Der Werdegang des Mafia-Killers Frank Sheeran (Robert De Niro) ist Thema dieses fast dreieinhalbstündigen Film-Epos von Altmeister Martin Scorsese, der damit - 24 Jahre nach dem glänzenden Casino - noch einmal den (drehtechnisch durchaus vielbeschäftigten) De Niro als Hauptdarsteller auf die Leinwand bringt. Rechtzeitig zu den Oscar-Verleihungen 2020 und mit Netflix als Rechteinhaber ging der Film bei Ersterem zwar enttäuschenderweise leer aus, dürfte sich aber dafür dank Streaming einem wohl größeren Publikum präsentieren.
In langen, überzeugend detailreich ausgestatteten Szenen wird Sheerans Leben, beginnend im Nachkriegsamerika der 1950er Jahre, in charakteristischen Szenen dargestellt, wobei die Darsteller im Gesicht zum Teil digital jünger gemacht wurden, um die Jahrzehnte dauernde Geschichte authentischer wirken zu lassen. Was De Niro betrifft, so wirkt dessen Antlitz in jüngeren Jahren allerdings eher grobschlächtig. Aber dies passt auch zu seiner dargestellten Vita: Er führt zuhause ein wenig liebevolles Familienleben, arbeitet als LKW-Fahrer und verhökert die Ladung an die örtliche Mafia.
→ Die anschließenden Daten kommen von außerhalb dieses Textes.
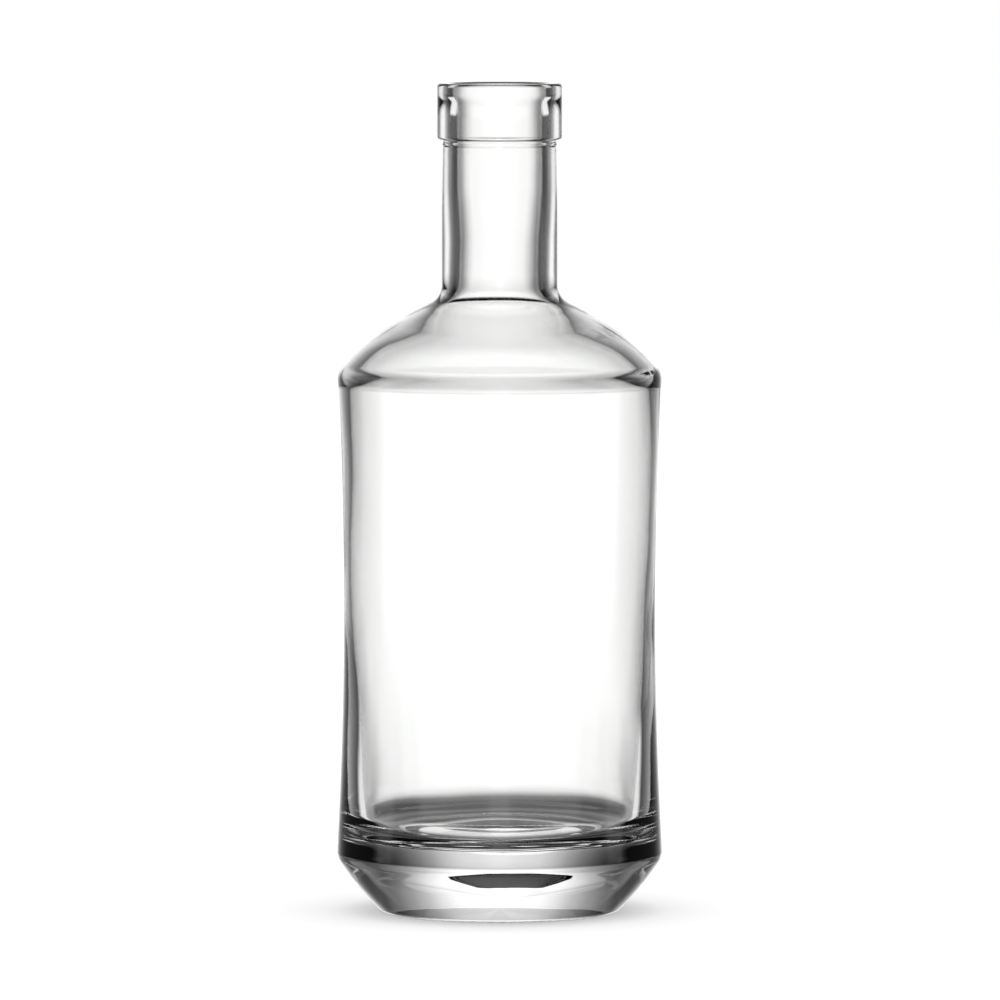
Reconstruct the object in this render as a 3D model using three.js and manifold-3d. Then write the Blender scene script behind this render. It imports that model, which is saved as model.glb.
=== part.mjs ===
// A clear glass bottle with a waisted body, a heavy base, a square lip ring and a chamfered heel.
// Millimetres, +Z up. The origin is the centre of the bearing ring, on the surface the bottle stands on.
import * as THREE from "three";
import { mergeVertices } from "three/addons/utils/BufferGeometryUtils.js";
import Module from "manifold-3d";

const wasm = await Module();
wasm.setup();

// Facets round the bottle
const ROUND_SEGMENTS = 56;

// The whole height, and lengths down from the lip: the ring, the neck, the rise of the shoulder
const BOTTLE_HEIGHT = 230;
const LIP_RING_HEIGHT = 15.6;
const NECK_LENGTH = 59.3;
const SHOULDER_RISE = 20.8;
const CROWN_RISE = 10.4;
const NECK_ROOT_HEIGHT = BOTTLE_HEIGHT - NECK_LENGTH;
const SHOULDER_CREASE_HEIGHT = NECK_ROOT_HEIGHT - SHOULDER_RISE;
const CROWN_HEIGHT = SHOULDER_CREASE_HEIGHT + CROWN_RISE;

// Heights of the waist and the heel over the surface it stands on
const WAIST_HEIGHT = 82.9;
const HEEL_CREASE_HEIGHT = 15.2;

// Outside radii
const LIP_RADIUS = 17.3;
const NECK_RADIUS = 16;
const NECK_TOP_RADIUS = 15.7;
const SHOULDER_RADIUS = 45.1;
const WAIST_RADIUS = 43.3;
const HEEL_RADIUS = 45.3;
const FOOT_RADIUS = 32.9;

// The groove and the fine bead under the lip ring
const GROOVE_HEIGHT = 0.9;
const BEAD_HEIGHT = 1.1;
const BEAD_DEPTH = 0.2;
const NECK_SWELL_DROP = 18;

// The shoulder's crown: where its upper and its lower slope would meet
const CROWN_RADIUS = 36.2;

// The share of the side, from the waist to each end, over which it bows
const BOW_SHARE = 0.82;

// The chamfer is a little convex: its two slopes meet here
const CHAMFER_BREAK_RADIUS = 39.5;
const CHAMFER_BREAK_HEIGHT = 6.5;

// The underside
const BEARING_INNER_RADIUS = 28.6;
const PUSH_UP_RADIUS = 23;
const PUSH_UP_HEIGHT = 2.6;
const PUSH_UP_CENTRE_HEIGHT = 3.4;

// The hollow: the mouth and the neck's bore
const MOUTH_RADIUS = 11.9;
const BORE_RADIUS = 11;
const MOUTH_STRAIGHT_DEPTH = 30;
const MOUTH_TAPER_DEPTH = 14;
const BORE_FLARE_DROP = 2;

// The hollow's shoulder: how far its corners lie inside and under the outer ones
const INNER_CROWN_INSET = 3.5;
const INNER_CROWN_DROP = 4.4;
const SHOULDER_WALL = 3.2;
const INNER_SHOULDER_DROP = 1.1;

// Wall thicknesses of the side
const WAIST_WALL = 2.1;
const WAIST_WALL_HEIGHT = 88;
const LOWER_WALL = 3.3;
const LOWER_WALL_HEIGHT = 56;

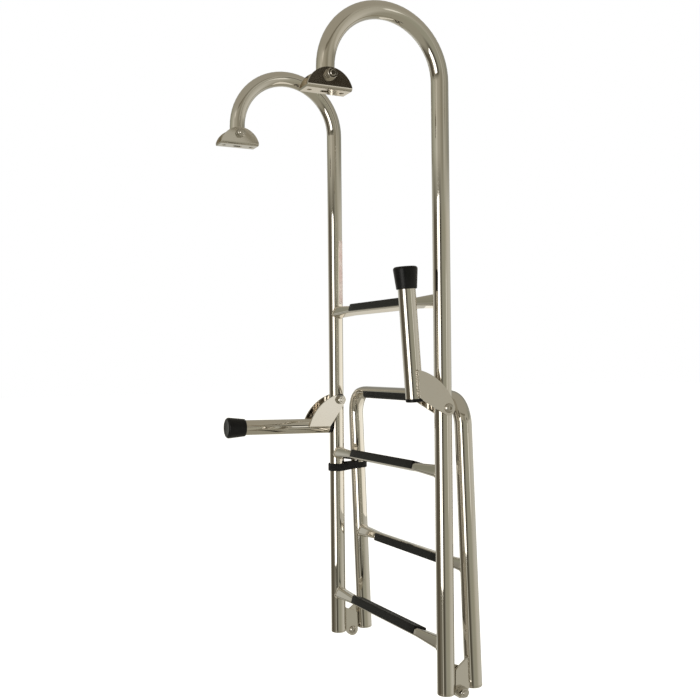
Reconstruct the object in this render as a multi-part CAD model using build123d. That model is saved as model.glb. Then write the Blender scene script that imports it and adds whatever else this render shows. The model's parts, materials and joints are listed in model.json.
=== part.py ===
from build123d import *
import math
import os

# Boarding ladder that hangs over a boat's gunwale. Millimetres, +Z up.
# Origin: on the deck, midway between the two deck brackets. -Y is inboard, +Y is the swimmer's side.

# Tube stock
TUBE_R = 12.7
TUBE_WALL = 1.5
END_CAP = 3.0
WELD_GAP = 0.03

# Main frame: two hooked rails and three rungs
RAIL_X = 178.0
HOOK_R = 91.0
RAIL_Y = 2 * HOOK_R
ARC_Z = 34.0
HOOK_END_Z = 9.0
RAIL_BOTTOM_Z = -846.0
RUNG_TOP_Z = -280.4
RUNG_PITCH = 248.0
RUNG_ZS = [RUNG_TOP_Z - i * RUNG_PITCH for i in range(3)]

# Rung: tube flattened in the middle, squared up with flat sides where it meets a rail.
# Rungs lean towards the swimmer, so they come level once the stand-offs push the ladder's foot off the hull.
RUNG_DEPTH = 20.4
RUNG_HEIGHT = 12.4
RUNG_CORNER = 3.6
RUNG_END_DEPTH = 17.5
RUNG_END_HEIGHT = 18.5
RUNG_END_CORNER = 4.0
RUNG_TAPER = 55.0
RUNG_TILT = 17.0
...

Solchermaßen aufgeflogen, erwirkt ein zur Familie gehörender Anwalt vor Gericht einen Freispruch für den sich dumm stellenden Fleischtransporteur - der erste Schritt in seiner Karriere ist vollbracht: Den Mund halten zu können (absolute Loyalität) und Anweisungen zu befolgen, auch wenn diese vielleicht "merkwürdig" sind - das hatte Sheeran schon als Kriegteilnehmer in Italien gelernt, als er nämlich gefangene Wehrmachtssoldaten "in den Wald bringen" sollte und sie dann einfach erschoß, auch wenn dies nicht wörtlich befohlen war. Einen wie Sheeran, der die Klappe hält und sich unterordnet kann man in der Mafia immer gebrauchen, und so wird er vom örtlichen Mafiosi weiterempfohlen und dient sich in weiterer Folge einem weit oben stehenden Don an. Dieser Russell Bufalino (Joe Pesci) wird ihn in den nächsten Jahrzehnten unter seine Fittiche nehmen, und da sich Sheeran auch bei Mordaufträgen bewährt, wird er eines Tages als Leibwächter an den korrupten Gewerkschaftsführer Jimmy Hoffa (Al Pacino) verliehen, mit dem er sich im Lauf der Zeit ebenfalls anfreundet. Als Letzterer der Mafia irgendwann zu eigenständig wird, ergeht an Sheeran das bereits bekannte und meistens durch den Euphemismus "Wände zu streichen" beschönigte Kommando, auch diesen Mitspieler zu eliminieren...
Neben De Niro glänzt The Irishman vor allem durch eine Reihe hochkarätiger Stars, die zum Teil zwar nur kleine Nebenrollen haben (so hat Harvey Keitel als arrogantes Familien-Oberhaupt insgesamt kaum 5 Minuten Screentime, und auch Kathrine Narducci als Bufalinos nikotinsüchtige Ehefrau ist fast nur im Hintergrund zu sehen) aber dennoch hervorragend besetzt sind - am meisten aber beeindruckt doch Joe Pesci, der als seelenruhiges Bufalino-Familienoberhaupt stets im Hintergrund die Fäden zieht und somit das Geschehen stets zu seinen Gunsten zu beeinflussen weiß - ganz im Gegensatz zu den cholerischen Charaktären in Goodfellas oder Casino, für die er seinerzeit bekannt und berühmt wurde.
Man könnte über die vielen liebevollen Details des Irishman noch seitenweise schreiben, aber der Genuß stellt sich beim (vielleicht wiederholten) Sehen ein. Um einen Vergleich mit dem Meisterwerk Casino zu ziehen: Auch hier sind De Niro und (vor allem) Pesci wieder in Hochform zu sehen, wenngleich ich auf die geriatrischen Schlußszenen gerne verzichtet hätte - aber diese gehören nun einmal dazu, wenn das auf einer Art Biographie beruhende Drehbuch auch das (biologische) Ende des Irishman darstellen will. Statt des glänzenden Sam „Ace“ Rothstein im weißen Frack diesmal also ein eher wenig intelligenter Befehlsempfänger, dennoch ein weitgehend unterhaltsames Mafia-Epos: 7,49 Punkte.